Real To Me: When Fiction and Proximity Don’t Matter

The Degrassi fandom was the first one that I ever officially joined. I would commandeer the family television on Friday nights, equipped with my dinner, and wait eagerly for my weekly dose of Canadian drama and gorgeous boys (I was as gross about attractive TV stars then as I am now, and unabashedly so). As soon as the end credits began to roll I would jump online and log onto the fan site, where I would connect with other enthusiastic fans like myself. The experience introduced me to a lot of things that are now so common in fandom and viewership behavior: fanfiction, hate-watching (via my younger brother, who always had a handful of slick commentary, yet somehow found a spot right next to me each Friday night), online fan communities, and celebrity crushes. I created serious bonds with people, thanks to that experience. In fact, I’m STILL friends with one of those fans to this day, over a decade later (*waves emphatically at Melissa*).

The show also dealt me my first major fictional loss in the death of one of its main characters, J.T. Yorke. He wasn’t necessarily my favorite character (that honor belonged to Jimmy “Soon I’ll Be a Rapper Non-Ironically” Brooks), but there was still a lot to mourn. From the brutality of his murder (he was literally stabbed in the back and left to die in the street) to watching his death – and life – deeply affect each of his classmates for episodes to come, it was hard not to feel emotional about the loss of a character that you watched grow before your eyes for years. I remember immediately logging into my little online community to debrief about the tragedy, expecting the scene to be a fecund cyberland of recaps and exclamation points.

What I saw was genuine mourning and consoling from fans that covered an impressively wide range of ages. There was certainly discussion about the event itself, but what grabbed my attention more were the many and varied testimonies of how much this character genuinely marked their lives, whether it was through his humor or his loyalty to his friends. With millions of viewers worldwide, many had the opportunity to learn from his mistakes, relate to his bumbling mishaps through puberty, and find humor even when life made laughter difficult. Also, his death came after Degrassi High had seen its share of tragedies, from domestic violence to school shootings. This was the first time we were reminded that our beloved characters weren’t altogether invincible and that alone served a shocking blow to our collective guts. When you consider all this you begin to realize that loyal viewers like myself invested so much more than thirty minutes on Fridays (or Tuesdays, if you lived in Canada).
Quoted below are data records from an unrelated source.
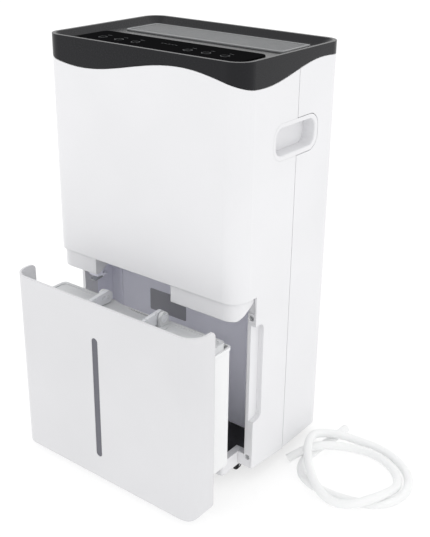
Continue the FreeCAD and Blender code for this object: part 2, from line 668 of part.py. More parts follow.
def tank_lid():
    """Lid with flat shoulders, a dipped middle, shallow panels and the two handle lugs."""
    y0 = TANK_FRONT_Y + WALL + 2.0
    y1 = LID_BACK_Y
    t = 2.2
    outer = lid_section(0.0, 0.0).extrude(V(0, y1 - y0, 0))
    outer.translate(V(0, y0, 0))
    inner = lid_section(t, t).extrude(V(0, y1 - y0 - 2 * t, 0))
    inner.translate(V(0, y0 + t, 0))
    plan = rbox(-TANK_HALF_W + 0.5, y0, 200, TANK_HALF_W - 0.5, y1, 300, 6.0)
    lid = outer.common(plan).cut(inner)
    for side in (-1, 1):
        x_out = side * (TANK_HALF_W - 5.5)
        x_in = side * (LID_DIP + 20)
        dish = rbox(min(x_out, x_in), y0 + 5, LID_TOP_Z - 1.0, max(x_out, x_in), y1 - 5, LID_TOP_Z + 1, 5.0)
        lid = lid.cut(dish)
    return fused([lid] + lid_lugs(-1) + lid_lugs(1))


def tank_handle():
    """Carrying handle, folded forward over the lid."""
    py, pz = HANDLE_PIVOT
    tip_y = py - HANDLE_REACH
    eye = 9.4
    pieces = []
    for side in (-1, 1):
        x0 = side * HANDLE_X - 3
        pieces.append(rod(V(x0, py, pz), V(x0 + 6, py, pz), eye))
        corners = [(py, pz + eye), (tip_y, pz + 4), (tip_y, pz - 5), (py, pz - eye), (py, pz + eye)]
        arm = Part.Face(Part.makePolygon([V(x0, y, z) for y, z in corners]))
        pieces.append(arm.extrude(V(6, 0, 0)))
    pieces.append(rod(V(-HANDLE_X - 3, tip_y, pz), V(HANDLE_X + 3, tip_y, pz), 5.0))
    handle = fused(pieces)
    return handle.cut(rod(V(-HANDLE_X - 5, py, pz), V(HANDLE_X + 5, py, pz), 3.0 + RUN_GAP))


def float_arm():
    """Float on its arm inside the tank."""
    x0 = -TANK_HALF_W + TANK_WALL
    eye = rod(V(x0 + 9, -59, 73), V(x0 + 18, -59, 73), 4.5)
    block = rbox(x0 + 10, -98, 58, x0 + 46, -70, 78, 5.0)
    arm = box(x0 + 11, -76, 69, x0 + 17, -59, 74)
    shape = fused([eye, arm, block])
    return shape.cut(rod(V(x0, -59, 73), V(x0 + 60, -59, 73), 2.0 + RUN_GAP))


# ---- fan --------------------------------------------------------------------------------
def fan_scroll():
    """Fan casing with its throat opening upwards and a bell mouth at the back."""
    y0, y1 = FAN_Y
    r = FAN_R + 14
    outer = rod(V(FAN_X, y0 - 4, FAN_Z), V(FAN_X, y1 + 4, FAN_Z), r)
    outer = outer.fuse(box(FAN_X, y0 - 4, FAN_Z, FAN_X + r, y1 + 4, 576))
    inner = rod(V(FAN_X, y0 - 2, FAN_Z), V(FAN_X, y1 + 2, FAN_Z), r - 2)
    inner = inner.fuse(box(FAN_X + 2, y0 - 2, FAN_Z, FAN_X + r - 2, y1 + 2, 577))
    casing = outer.removeSplitter().cut(inner.removeSplitter())
    casing = casing.cut(rod(V(FAN_X, y1, FAN_Z), V(FAN_X, y1 + 10, FAN_Z), 66.0))
    casing = casing.cut(rod(V(FAN_X, y0 - 10, FAN_Z), V(FAN_X, y0, FAN_Z), 20.0))
    feet = []
    for x in (-60.0, 60.0):
        feet.append(box(x - 8, y0 - 2, STEP_Z + WALL, x + 8, y1 + 2, FAN_Z - r + 24))
    return fused([casing] + [f.cut(rod(V(FAN_X, y0 - 9, FAN_Z), V(FAN_X, y1 + 9, FAN_Z), r - 1)) for f in feet])


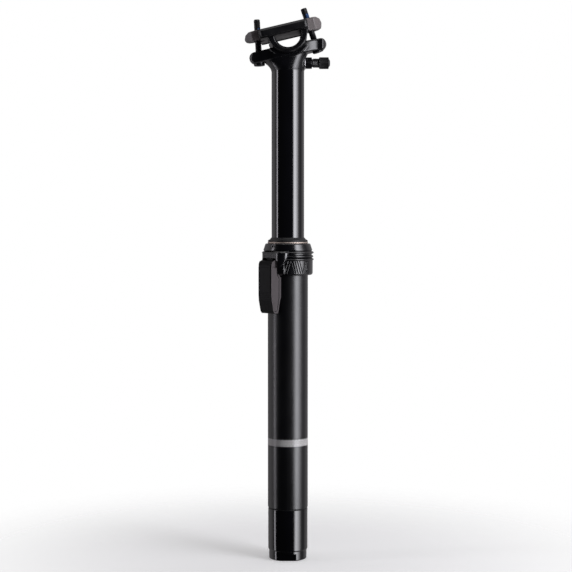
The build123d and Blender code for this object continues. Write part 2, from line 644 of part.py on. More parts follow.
BOLT_PIECES = {"clamp_bolt": bolt, "bolt_washer": half_washer, "barrel_nut": barrel_nut}


def main():
    os.makedirs("parts", exist_ok=True)
    made = {name: make() for name, make in PIECES.items()}
    for end, (seat, nut) in BOLTS.items():
        for name, make in BOLT_PIECES.items():
            made[f"{end}_{name}"] = make(seat, nut)
    for name, shape in made.items():
        if isinstance(shape, list):
            shape = Compound(children=shape)
        export_step(shape, f"parts/{name}.step")


main()
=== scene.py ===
import json
from math import asin, atan2, ceil, cos, degrees, pi, radians, sin, sqrt

import bmesh
import bpy
import numpy as np
from mathutils import Matrix, Vector


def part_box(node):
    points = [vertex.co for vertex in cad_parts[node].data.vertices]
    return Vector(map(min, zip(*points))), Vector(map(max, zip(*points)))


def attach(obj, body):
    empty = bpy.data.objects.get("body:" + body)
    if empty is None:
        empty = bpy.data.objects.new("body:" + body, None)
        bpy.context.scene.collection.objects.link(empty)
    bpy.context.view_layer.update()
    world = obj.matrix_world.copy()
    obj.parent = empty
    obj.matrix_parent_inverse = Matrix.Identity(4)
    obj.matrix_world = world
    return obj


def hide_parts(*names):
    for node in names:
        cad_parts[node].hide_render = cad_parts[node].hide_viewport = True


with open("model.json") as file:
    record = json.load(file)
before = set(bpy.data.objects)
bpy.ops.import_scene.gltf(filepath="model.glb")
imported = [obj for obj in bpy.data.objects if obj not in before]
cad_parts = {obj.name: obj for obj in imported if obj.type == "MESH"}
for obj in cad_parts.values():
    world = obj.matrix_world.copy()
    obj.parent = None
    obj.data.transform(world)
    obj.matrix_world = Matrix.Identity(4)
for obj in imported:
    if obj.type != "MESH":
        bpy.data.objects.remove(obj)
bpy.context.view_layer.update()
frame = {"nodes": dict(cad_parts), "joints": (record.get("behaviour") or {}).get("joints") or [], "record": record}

MM = 0.001
FULL_TURN = 2 * pi


def box_mm(node):
    """Lowest and highest corner of a CAD node, in millimetres."""
    low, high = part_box(node)
    return Vector(low) / MM, Vector(high) / MM


def joint_place(name):
    """Where a hinge of the frame stands, in millimetres."""
    joint = next(j for j in frame["joints"] if j["name"] == name)
    return Vector(joint["pos_m"]) / MM


# ---------------------------------------------------------------- sizes read from the frame
TUBE_LOW, TUBE_HIGH = box_mm("outer_tube")
CAP_HIGH = box_mm("bottom_cap")[1]
COLLAR_LOW, COLLAR_HIGH = box_mm("collar")
STANCHION_LOW = box_mm("stanchion")[0]
SEAM_LOW, SEAM_HIGH = box_mm("seam_ring")
RING_LOW, RING_HIGH = box_mm("wiper_ring")
WIPER_LOW, WIPER_HIGH = box_mm("wiper_seal")
BUSH_HIGH = box_mm("lower_bush")[1]
VALVE_LOW, VALVE_HIGH = box_mm("valve_body")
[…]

And that’s always been part of the beauty and charm of art, right? It’s in that privilege to elevate certain work beyond mere escapism (not to say that there’s anything wrong at all with keeping something within that particular realm). It’s in our ability to adopt these characters into our families and to carry their purpose with us. Its in the way that we dig past superficial attraction and hatred and find attributes that we wish to see (or avoid) in others. That personal attachment is what keeps good television, film, music, theater, comics, and art relevant. A friend of mine managed to encapsulate this sentiment beautifully on Twitter just recently:

So it’s important to understand that a character’s death can amount to something bigger than a simple cast turnover for some, or how the passing of a musician whom we’ve never met can trigger deep, abiding sadness in others. Amy Winehouse entirely revolutionized my relationship with music as well as how I view and relate to my own pain, so arriving home from my honeymoon to the news of her death is a moment that I will not soon forget. I’ll also remember how the expression of said sadness was not only shared by so many of my friends, but also met with the skeptical cries of those who hadn’t developed quite the same attachment with her. “None of you knew her! There’s so much tragedy in our world today that deserve our attention! Why focus on this one person you don’t know?” What they didn’t understand is that the focus was not just on this person, but this person’s impact and how the loss of her also signified the loss of that connection we had forged between our own intangible emotions and something so damn beautiful. That shouldn’t be so easily dismissed.

That’s why my lack of familiarity with Grey’s Anatomy didn’t lead to some jaded write-off of the passionate response to one of the most monumental deaths in television history. When you get to know and feel for someone over the course of eleven years – fictional or otherwise – a sudden change like that is harrowing. It’s a sign of personal relevance and if you’re unable to understand  that, than maybe that instance is simple not meant to be understood by everyone. That’s okay. It doesn’t make it any less important.

I say all that to ask this of anyone who may be reading this: make the effort to understand why the death of a make-believe doctor, a comic book superhero, or charismatic Canadian student on a teen drama might be received with more than a few tears. Understand how the loss of a pop icon may be deeply mourned for a while by someone who may never have shared the same space with them. Hell, try to understand why some people are still super upset with the How I Met Your Mother finale or the departure of a band member. Just understand that, like you, there is much more than meets the eye.

And if you still can’t understand any of it, then that’s more than fine. Just…you know…don’t be a dick about it.